Mitigating domain shift problems in data-driven risk assessment models

This paper presents a domain adaptation algorithm that combines adversarial feature alignment and cycle-consistency restoration to address the domain shift problem in disaster risk assessment. By using adversarial networks, the model adapts features at the feature level, effectively leveraging unlabelled data, reducing the cost of data labelling, and minimizing the feature distribution differences between the source and target domains. Additionally, the introduction of cycle-consistency verification ensures the accuracy and consistency of feature transformation. The experimental results demonstrate that this algorithm performs exceptionally well in multiple real-world disaster risk assessment scenarios, significantly improving the accuracy and reliability of risk assessments compared with existing domain adaptation techniques.
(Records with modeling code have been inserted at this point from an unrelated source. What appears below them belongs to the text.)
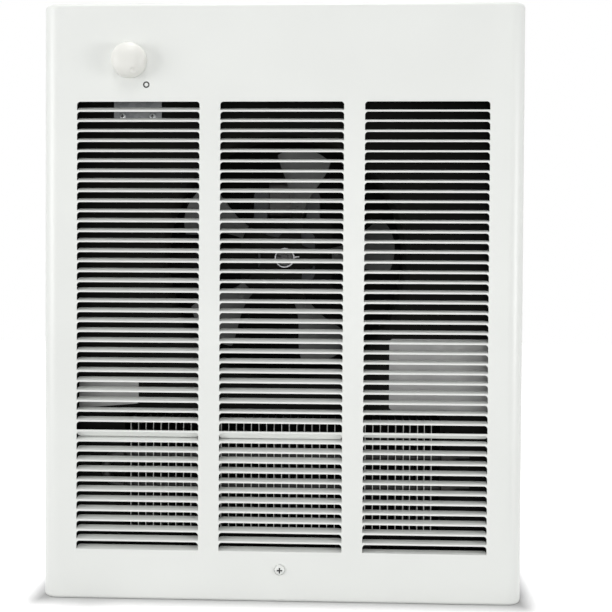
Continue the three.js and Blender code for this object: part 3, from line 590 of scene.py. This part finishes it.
def addTongue(bm, c, middle, hinge, angle):
    # the sheet turns inwards on the hinge line, then runs straight to its rounded end
    halfSlot, corner, steps = c["slotWidth"] / 2, c["cornerRadius"], c["bendSteps"]
    edges = [e for e in bm.edges if e.is_boundary and all(
        abs(v.co.z - hinge) < near and abs(v.co.y - c["frontY"]) < near
        and abs(v.co.x - middle) < halfSlot + near for v in e.verts)]
    bend = math.radians(angle)
    straight = c["slotHeight"] - bend * (c["tongueBend"] - c["sheet"] / 2)
    turns = [bend * k / steps for k in range(1, steps + 1)]
    path = [(c["tongueBend"] * (1 - math.cos(turn)), c["tongueBend"] * math.sin(turn)) for turn in turns]
    bendIn, bendUp = path[-1]
    for length in (straight - corner, straight):
        path.append((bendIn + length * math.sin(bend), bendUp + length * math.cos(bend)))
    for inwards, upwards in path:
        verts, edges = extruded(bm, edges)
        for v in verts:
            v.co.y = c["frontY"] + inwards
            v.co.z = hinge + upwards
    back = corner * (1 - math.sqrt(0.5))
    for v in verts:
        if abs(abs(v.co.x - middle) - halfSlot) < near:
            v.co.x -= math.copysign(back, v.co.x - middle)
            v.co.y -= back * math.sin(bend)
            v.co.z -= back * math.cos(bend)


def sinkSeat(bm, c):
    # the shallow dimple round the cover screw
    x, z, radius = c["screwSeat"]
    edges = roundOpening(bm, x, c["frontY"], z, radius, c["cell"] * radius)
    for depth, size in c["seatRings"]:
        verts, edges = extruded(bm, edges)
        for v in verts:
            out = Vector((v.co.x - x, 0, v.co.z - z)).normalized() * size
            v.co = (x + out.x, c["frontY"] + depth, z + out.z)


bm = bmesh.new()
coverShell(bm, cover)
cutSlots(bm, cover)
for number, hinge in enumerate(slotHinges(cover), 1):
    for column, middle in enumerate(cover["columns"]):
        if number == cover["foldedRow"]:
            angle = cover["foldedAngles"][column]
        else:
            angle = cover["tongueAngles"][column] + random.uniform(-1, 1) * cover["angleSpread"]
            angle += cover["bentMore"].get((column, number), 0)
        addTongue(bm, cover, middle, hinge, angle)
sinkSeat(bm, cover)
x, z, radius = cover["knobHole"]
roundOpening(bm, x, coverFrontY, z, radius, cover["cell"] * radius)
bmesh.ops.recalc_face_normals(bm, faces=bm.faces)
if next(f for f in bm.faces if f.calc_center_median().y < coverFrontY + near).normal.y > 0:
    bmesh.ops.reverse_faces(bm, faces=bm.faces)
bmesh.ops.solidify(bm, geom=bm.verts[:] + bm.edges[:] + bm.faces[:], thickness=cover["sheet"])
frontCover = finished("frontCover", bm, "cover_paint", replaced=("front_cover",))
print("front cover:", len(frontCover.data.polygons), "faces")


# knob, its off mark and the cover screw

knob = {                              # mm, the pointer's angle in degrees
    "x": knobX, "z": knobZ, "baseY": -127.6, "height": 14.0, "radius": 14.5, "skirt": 14.9,
    "dome": 8.5, "roundness": 0.9, "domeSteps": 36, "sides": 112, "flare": 0.25, "flareLong": 2.5,
    "skirtLong": 0.5, "rim": 0.3, "wallIn": 12.4, "hollow": 5.0, "draft": 0.2,
    "pointer": -64.0, "pointerAt": 11.2, "dimple": 2.1, "dimpleDepth": 1.3, "dimpleCurve": 0.8,
}


def spunAboutY(bm, profile, x, z, sides):
    verts = [bm.verts.new((x + radius, y, z)) for radius, y in profile]
    edges = [bm.edges.new(pair) for pair in zip(verts, verts[1:])]
    bmesh.ops.spin(bm, geom=verts + edges, cent=(x, 0, z), axis=(0, 1, 0), angle=math.radians(360),
                   steps=sides, use_merge=True)
    bmesh.ops.remove_doubles(bm, verts=bm.verts, dist=0.001)
    bmesh.ops.recalc_face_normals(bm, faces=bm.faces)


def knobProfile(k):
    base, frontY, power = k["baseY"], k["baseY"] - k["height"], k["roundness"]
    profile = [(0.0, frontY)]
    for i in range(1, k["domeSteps"] + 1):
        turn = math.radians(90 * i / k["domeSteps"])
        back = k["dome"] * (1 - math.cos(turn) ** power)
        profile.append((k["radius"] * math.sin(turn) ** power, frontY + back))
    profile += [(k["radius"] + k["flare"], base - k["flareLong"]), (k["skirt"], base - k["skirtLong"]),
                (k["skirt"] - k["rim"], base), (k["wallIn"], base)]
    return profile + [(k["wallIn"] - k["draft"], base - k["hollow"]), (0.0, base - k["hollow"])]


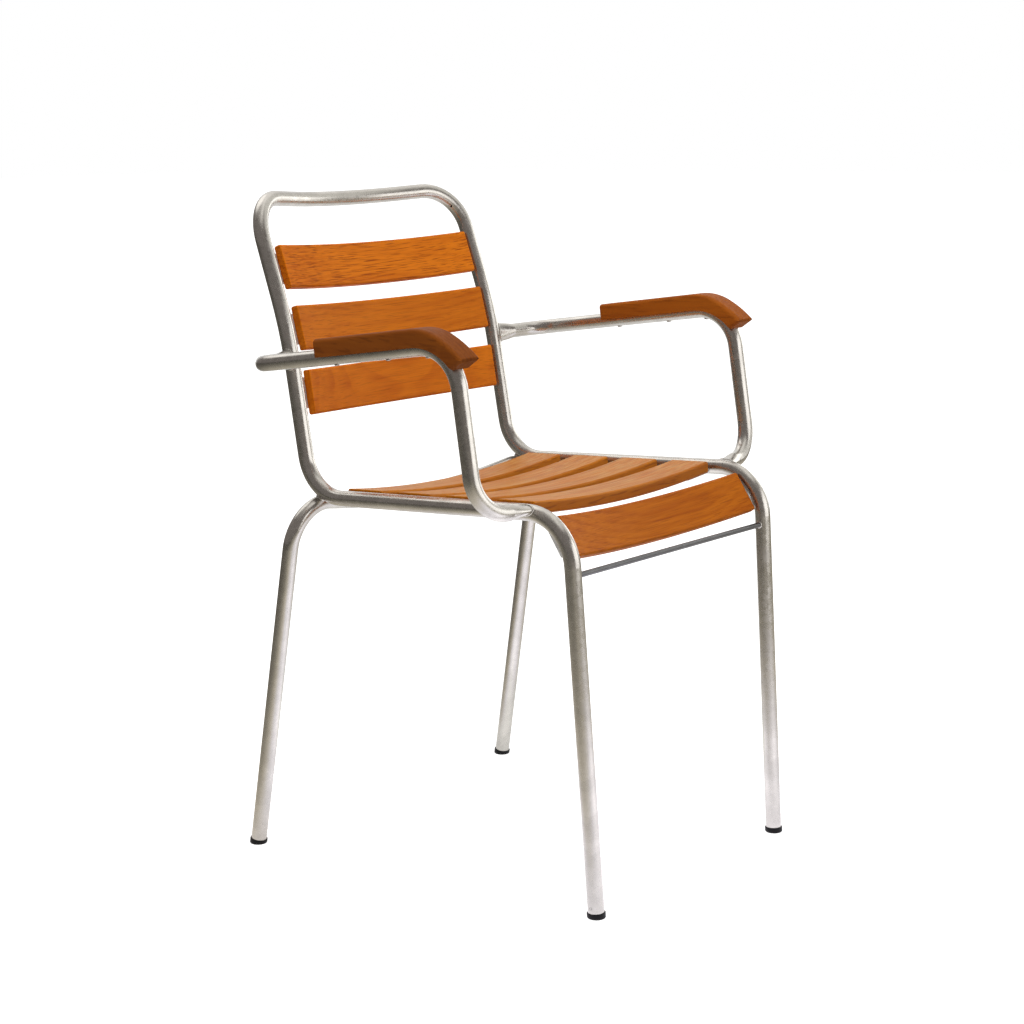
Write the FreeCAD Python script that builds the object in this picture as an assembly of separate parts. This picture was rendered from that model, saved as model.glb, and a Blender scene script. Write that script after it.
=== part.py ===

The key contributions of this research are as follows: (1) Utilizing adversarial learning to enable unsupervised domain adaptation, significantly reducing the need for labelled data and improving model adaptability in new environments; (2) introducing a training consistency-based adversarial learning method to preserve key information during domain adaptation, improving generalization in new domains; and (3) effectively addressing domain shift, enhancing model adaptability, and providing data-driven support for downstream decision-making, reducing disaster risk and resource waste. This approach not only advances disaster risk assessment but also promotes the broader application of unsupervised domain adaptation in various fields requiring fast and effective adaptation.